TASK TO COMPLETE: Reproduce each line of the material precisely.

INFORMATION SUPPLIED:

---+---

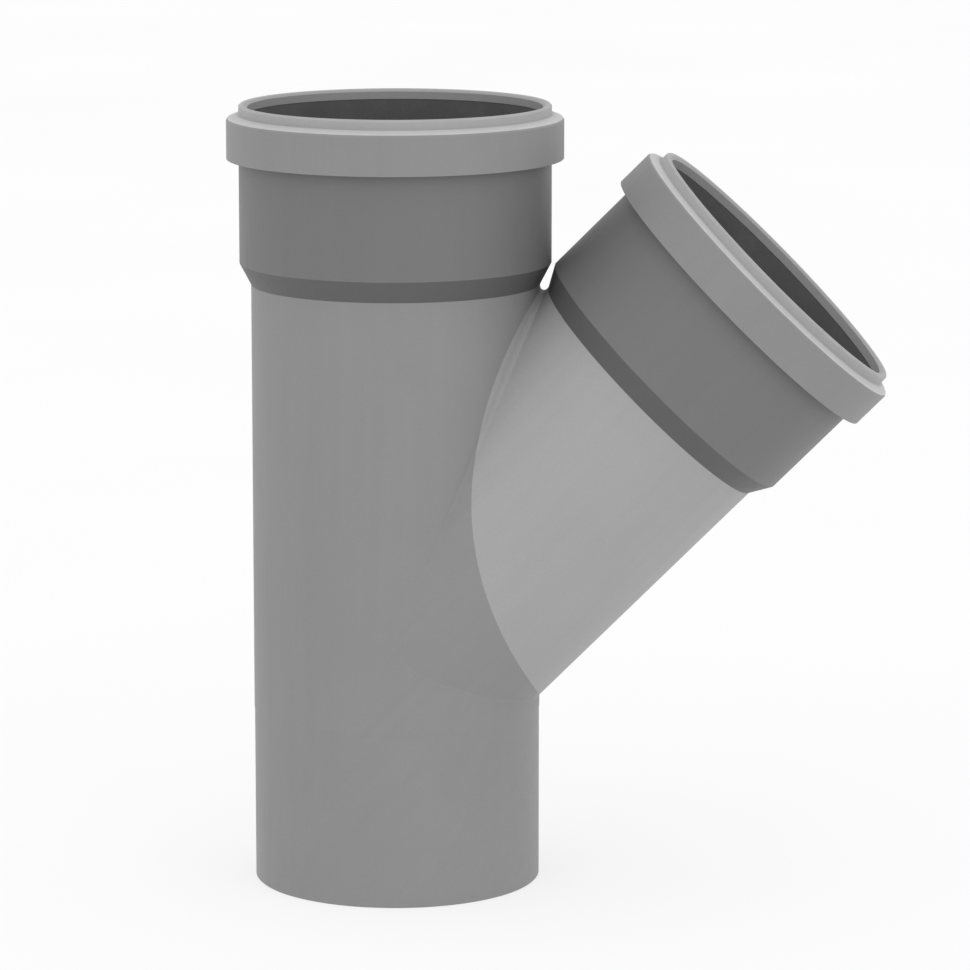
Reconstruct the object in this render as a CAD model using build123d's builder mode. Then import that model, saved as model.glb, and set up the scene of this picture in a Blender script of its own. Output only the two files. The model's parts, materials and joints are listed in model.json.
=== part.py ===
from build123d import *
import os
from math import atan2, cos, radians, sin, tan

# Drain branch fitting: a straight run with a plain spigot at its foot and a push-fit socket at its top,
# and a 45 degree branch that ends in the same socket. Each socket's collar holds a rubber lip seal.
# Millimetres. +Z is up the run and the branch leans towards +X. The origin is the centre of the spigot's end.

os.makedirs("parts", exist_ok=True)

# Pipe
pipe_diameter = 110.0  # outside of the spigot, and of the pipe that each socket takes
wall = 3.4  # wall of the spigot and of the branch's stub
spigot_length = 66.0  # what goes into the next socket down
body_step = 0.15  # the run above the spigot stands out by this much, on the radius
step_height = 1.5  # slope of that step
stub_ease = 0.3  # the stub's radius is this much less than the run's, so that their seam closes in one curve

# Where the arms meet
branch_angle = 45.0  # between the two centre lines
branch_rise = 4.48  # plain run between the step and the lowest point of the branch's seam
neck_length = 0.9  # plain pipe between the seam's fillet, up in the notch, and the taper of each socket

# Socket, from its rim down the axis
lip_height = 3.5  # outside of the mouth lip, above the collar
shoulder_height = 1.8  # sloping top face of the collar
collar_height = 15.1  # straight side of the collar
barrel_length = 39.8  # below the collar
taper_length = 8.3  # from the barrel in to the pipe

# Socket, from its bore outwards
socket_clearance = 0.4  # around the pipe, on the radius
barrel_wall = 4.1
collar_wall = 3.6  # outside the seal's groove
groove_depth = 5.2  # beyond the socket's bore
lip_clearance = 0.8  # the mouth is this much wider than the socket's bore, on the radius

# Inside of the mouth and the groove, as depths below the rim
lead_in_depth = 1.0
lead_in_width = 1.7
lip_inner_depth = 3.9  # where the groove's upper flank starts
groove_top_depth = 7.4
groove_bottom_depth = 15.9
groove_end_depth = 17.0  # where the lower flank meets the socket's bore

# Seal
seal_ease = 0.1  # between the seal and its groove
seal_bite = 0.2  # the lip's edge stands this far into the socket's bore, on the radius
seal_lip_depth = 14.4  # the edge of its lip
seal_heel_width = 2.4
seal_slot_depth = 12.0  # the top of the slot between lip and heel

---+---

SOLUTION TO THIS TASK:
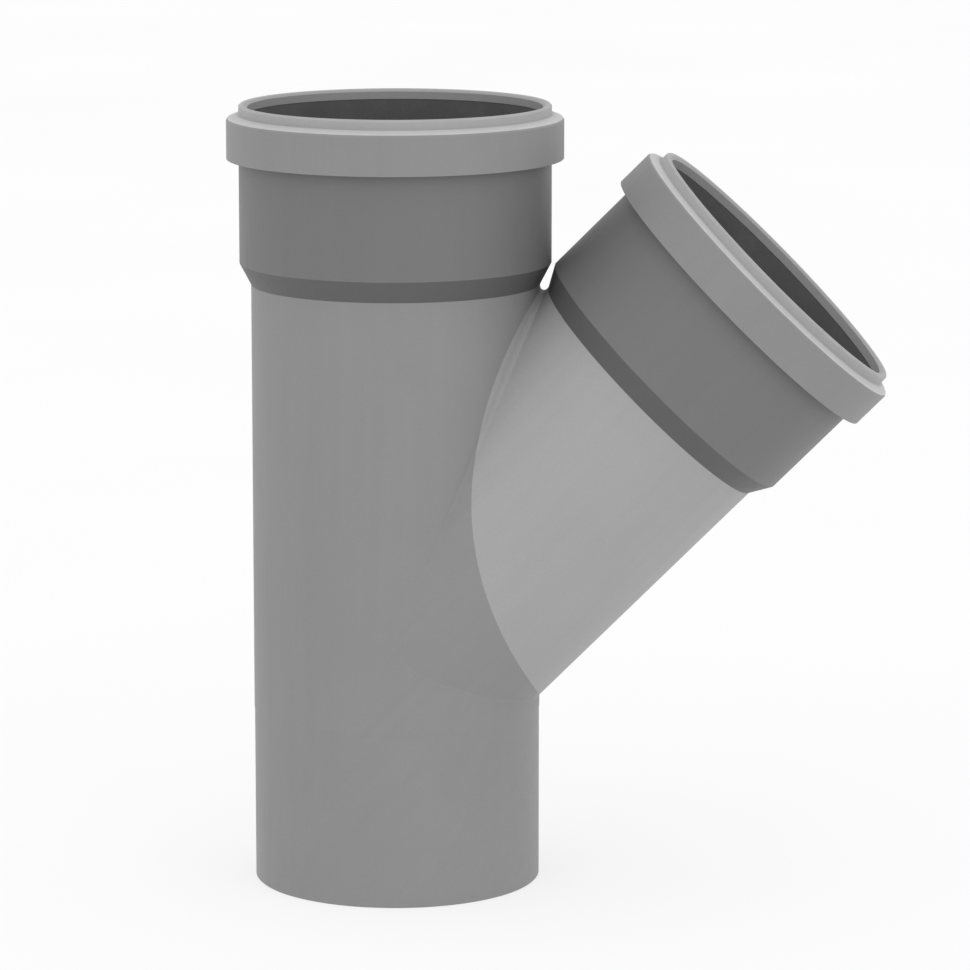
Reconstruct the object in this render as a CAD model using build123d's builder mode. Then import that model, saved as model.glb, and set up the scene of this picture in a Blender script of its own. Output only the two files. The model's parts, materials and joints are listed in model.json.
=== part.py ===
from build123d import *
import os
from math import atan2, cos, radians, sin, tan

# Drain branch fitting: a straight run with a plain spigot at its foot and a push-fit socket at its top,
# and a 45 degree branch that ends in the same socket. Each socket's collar holds a rubber lip seal.
# Millimetres. +Z is up the run and the branch leans towards +X. The origin is the centre of the spigot's end.

os.makedirs("parts", exist_ok=True)

# Pipe
pipe_diameter = 110.0  # outside of the spigot, and of the pipe that each socket takes
wall = 3.4  # wall of the spigot and of the branch's stub
spigot_length = 66.0  # what goes into the next socket down
body_step = 0.15  # the run above the spigot stands out by this much, on the radius
step_height = 1.5  # slope of that step
stub_ease = 0.3  # the stub's radius is this much less than the run's, so that their seam closes in one curve

# Where the arms meet
branch_angle = 45.0  # between the two centre lines
branch_rise = 4.48  # plain run between the step and the lowest point of the branch's seam
neck_length = 0.9  # plain pipe between the seam's fillet, up in the notch, and the taper of each socket

# Socket, from its rim down the axis
lip_height = 3.5  # outside of the mouth lip, above the collar
shoulder_height = 1.8  # sloping top face of the collar
collar_height = 15.1  # straight side of the collar
barrel_length = 39.8  # below the collar
taper_length = 8.3  # from the barrel in to the pipe

# Socket, from its bore outwards
socket_clearance = 0.4  # around the pipe, on the radius
barrel_wall = 4.1
collar_wall = 3.6  # outside the seal's groove
groove_depth = 5.2  # beyond the socket's bore
lip_clearance = 0.8  # the mouth is this much wider than the socket's bore, on the radius

# Inside of the mouth and the groove, as depths below the rim
lead_in_depth = 1.0
lead_in_width = 1.7
lip_inner_depth = 3.9  # where the groove's upper flank starts
groove_top_depth = 7.4
groove_bottom_depth = 15.9
groove_end_depth = 17.0  # where the lower flank meets the socket's bore

# Seal
seal_ease = 0.1  # between the seal and its groove
seal_bite = 0.2  # the lip's edge stands this far into the socket's bore, on the radius
seal_lip_depth = 14.4  # the edge of its lip
seal_heel_width = 2.4
seal_slot_depth = 12.0  # the top of the slot between lip and heel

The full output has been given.